Renewable energy projects like mini hydropower plants have been proposed for Puerto Princesa, Narra and Aborlan since 2010. Unfortunately, the mini hydro projects have been unable to obtain contracts with local distributor PALECO. Despite obtaining all other requirements, they have been unable to start generating power for the people of Palawan.

These mini hydro projects will sell cheaper power than the planned coal plant. Why should Palaweños buy expensive, dirty energy when cheaper and cleaner alternatives are already available? The extra expense will not just be incurred by Palaweños, but by the rest of the country,” says Executive Director of the Environmental Legal Assistance Center (ELAC) and PACE Lead Convener Atty. Gerthie Mayo-Anda.

Under the rules of the National Power Corporation’s Special Power Utilities Group (NPC-SPUG), non-grid-connected areas like Palawan shall have portions of their electricity cost subsidized by both the national government and consumers.

First proposed for the municipality of Narra, the coal plant faced such united local opposition that the company was forced to look for a different site – one of which is in the municipality of Aborlan. The proposed site in Narra would have directly impacted the Rasa Wildlife Sanctuary, home of the world’s largest nesting population of the critically-endangered Katala or Philippine cockatoo.
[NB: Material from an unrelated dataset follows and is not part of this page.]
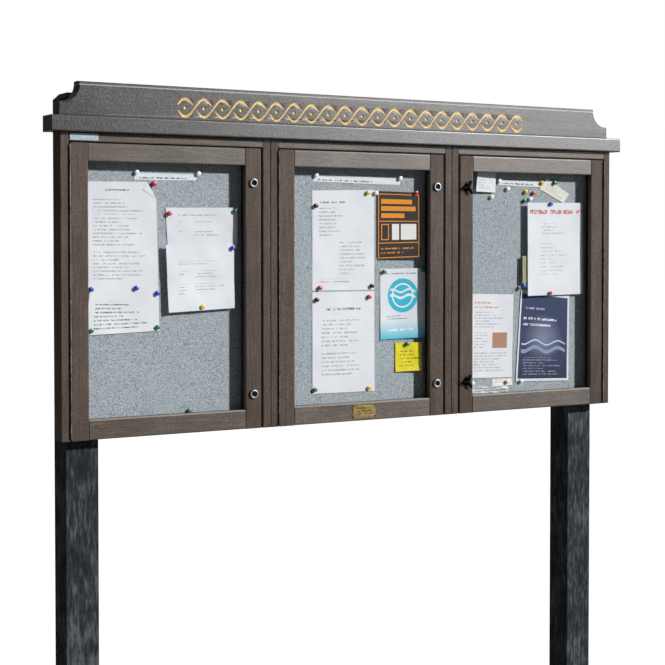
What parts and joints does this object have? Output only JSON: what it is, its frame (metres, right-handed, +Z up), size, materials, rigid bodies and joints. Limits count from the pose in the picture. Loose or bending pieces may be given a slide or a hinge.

The proposed coal plant would have impeded the flight path of hundreds of Philippine cockatoos from Rasa Island to the mainland, where they fly each morning to forage. This would have had grave impacts on the Katala’s breeding population, putting years of conservation work to protect this iconic species in peril,” says Katala Foundation’s Indira Lacerna-Widmann.

The proposal was subsequently moved to Aborlan, where a massive protest was held on 30 September. Over 1500 people – ranging from Western Palawan University students to members of the academe and local stakeholders – united to oppose the coal plant.

Palawan is currently considered a UNESCO Man and Biosphere Reserve and hosts two UNESCO World Heritage Sites – the Tubbataha Reefs and the Puerto Princesa Underground River. The island was also recently named by the tourism industry as one of the best islands in the world.

WWF’s Seize Your Power Campaign has been launched in numerous countries and highlighted other iconic areas facing threats from fossil fuels such as the Virunga National Park in Africa and the Great Bear Sea in Canada.